Of course, by then, to younger artists and dealers Moore seemed very old hat. The avant-garde was absorbed with pop, op, land and performance art. Moore’s later sculptures were dismissed as so many huge bronze bubbles, blown up by teams of assistants in a light industrial manner. But perhaps that judgment was wrong.

Nothing else at Houghton quite matches that first sight of ‘Three Piece Sculpture: Vertebrae’, which might be Moore’s masterpiece. But the 20-foot high ‘Arch’ (1963–9) is majestic too, even though it is represented by a white fibreglass version, as the bronze is too heavy to move. It’s only when he gets more descriptively figurative, in ‘Mother and Child: Block Seat’ (1983–4), that things go awry. This simultaneously looks too much like a real person, and too little. Its head is a knobbly bulge, but one arm and hand are —weirdly — quite naturalistic.
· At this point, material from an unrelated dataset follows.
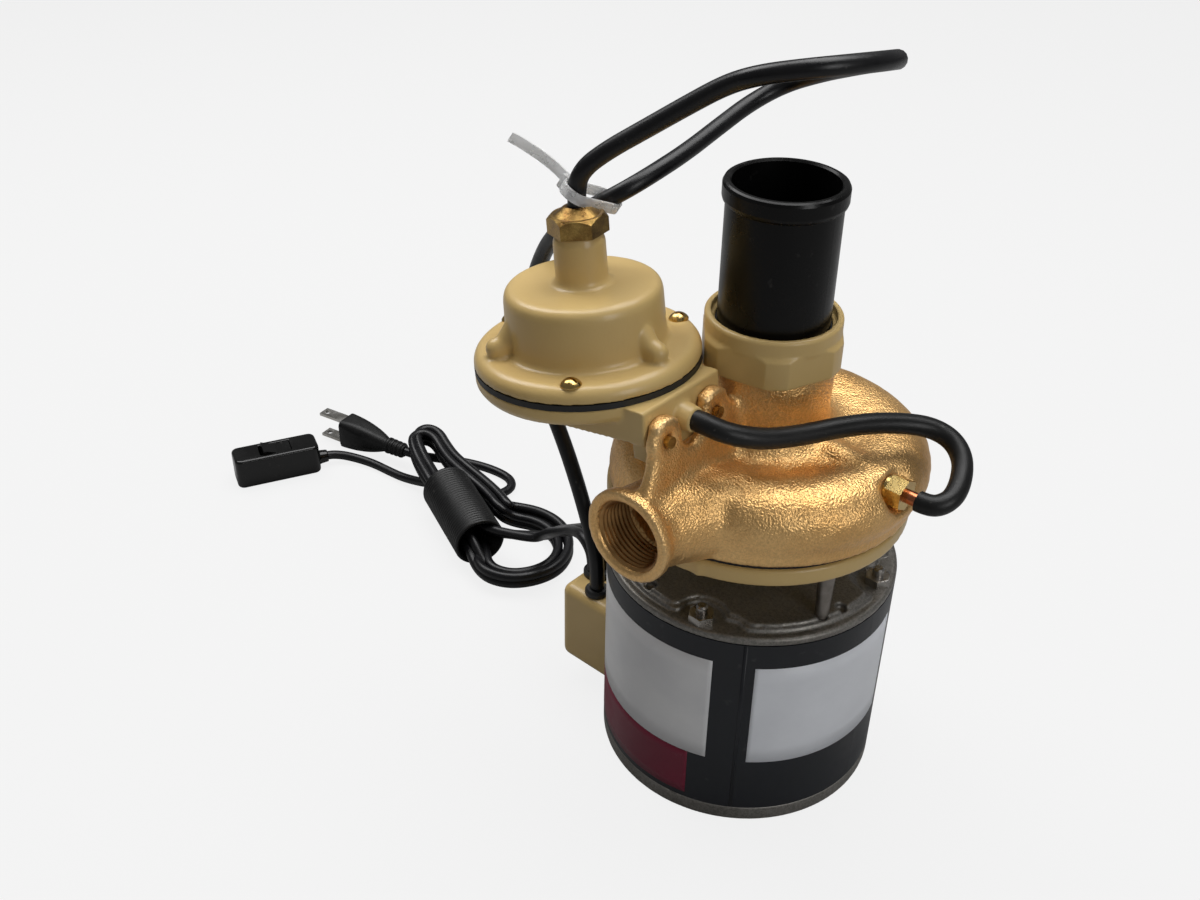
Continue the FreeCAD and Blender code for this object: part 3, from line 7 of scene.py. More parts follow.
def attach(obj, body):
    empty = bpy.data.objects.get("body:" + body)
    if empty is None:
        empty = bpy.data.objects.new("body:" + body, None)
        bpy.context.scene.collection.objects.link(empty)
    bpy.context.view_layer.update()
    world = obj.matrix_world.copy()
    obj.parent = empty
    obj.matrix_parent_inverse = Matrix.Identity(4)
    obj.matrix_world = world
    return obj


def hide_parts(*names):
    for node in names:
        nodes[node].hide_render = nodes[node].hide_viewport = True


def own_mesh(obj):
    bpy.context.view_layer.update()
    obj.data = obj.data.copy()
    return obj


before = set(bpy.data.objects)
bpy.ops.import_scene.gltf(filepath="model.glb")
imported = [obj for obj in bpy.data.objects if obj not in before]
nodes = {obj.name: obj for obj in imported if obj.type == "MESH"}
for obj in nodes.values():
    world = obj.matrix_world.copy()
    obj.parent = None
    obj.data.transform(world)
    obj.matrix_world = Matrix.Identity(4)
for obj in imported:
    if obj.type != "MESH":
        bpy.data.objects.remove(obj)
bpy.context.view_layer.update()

scene = bpy.context.scene

# Camera
# It stands in front, to the right and above the pump, and looks down at it.
camera_place = Vector((0.21201, -0.32719, 0.38736))
camera_right = Vector((0.74394, 0.66810, 0.01386))
camera_up = Vector((-0.37801, 0.40365, 0.83317))
camera_back = Vector((0.55105, -0.62507, 0.55284))
camera = bpy.data.objects.new("camera", bpy.data.cameras.new("camera"))
scene.collection.objects.link(camera)
turn = Matrix((camera_right, camera_up, camera_back)).transposed()
camera.matrix_world = Matrix.Translation(camera_place) @ turn.to_4x4()
camera.data.sensor_width = 36.0
camera.data.lens = 38.82
camera.data.clip_start = 0.01
camera.data.clip_end = 20.0
scene.camera = camera
scene.view_settings.view_transform = "Standard"


# Lamps and floor
# Three soft panels: the main one overhead, a weaker one above on the left and a weak, lower one
# on the right. The floor is plain. Only camera rays see its glow, and only those and rays
# through clear pieces see the sky at full strength.
lamp_target = Vector((-0.05, 0.0, 0.12))
sky_light = 0.16
paper_grey = 0.36
floor_glow_share = 0.84
floor_half_width = 6.0


def panel(name, place, size, watts):
    """A rectangular lamp that faces the pump."""
    lamp = bpy.data.lights.new(name, "AREA")
    lamp.shape = "RECTANGLE"
    lamp.size = size[0]
    lamp.size_y = size[1]
    lamp.energy = watts
    thing = bpy.data.objects.new(name, lamp)
    scene.collection.objects.link(thing)
    thing.location = place
    thing.rotation_euler = (lamp_target - Vector(place)).to_track_quat("-Z", "Y").to_euler()


panel("main_panel", (-0.06, 0.30, 1.16), (0.90, 0.75), 10.5)
panel("left_panel", (-0.70, 0.02, 0.95), (0.55, 0.60), 5.5)
panel("right_panel", (1.15, -0.25, 0.60), (0.40, 0.60), 3.4)


def put(tree, kind, **settings):
    """Add a node and set its properties and its unlinked sockets."""
    node = tree.nodes.new(kind)
    for name, value in settings.items():
        if hasattr(node, name):
            setattr(node, name, value)
        else:
            node.inputs[name.replace("_", " ")].default_value = value
    return node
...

It seemed that Moore needed to start with natural forms, but then move away from them. You don’t really need to know that ‘Arch’ or ‘Three Piece Sculpture’ were inspired by bones in order to enjoy them. What’s important is that, as he said, the sculpture has ‘a force, a strength, a life, a vitality from inside’. And these really do.

It helps that the final results are so much bigger than the source. When small Moores are put side by side with the objects that inspired them — a flint stone with a convoluted shape and an elephant skull — a curious thing happens. The pieces of art are upstaged by the model. The elephant skull, especially, is an amazing item that would also fascinate Damien Hirst. And in general the displays inside are not so strong. The array of medium-sized pieces in the Georgian Marble Hall is overshadowed by its magnificent surroundings, crammed with busts and classical antiquities.

I was reminded of the title of a painting by Howard Hodgkin from the mid 1970s: ‘A Small Henry Moore at the Bottom of the Garden’. These would look better there. In fact, I’d rather like one at the bottom of mine.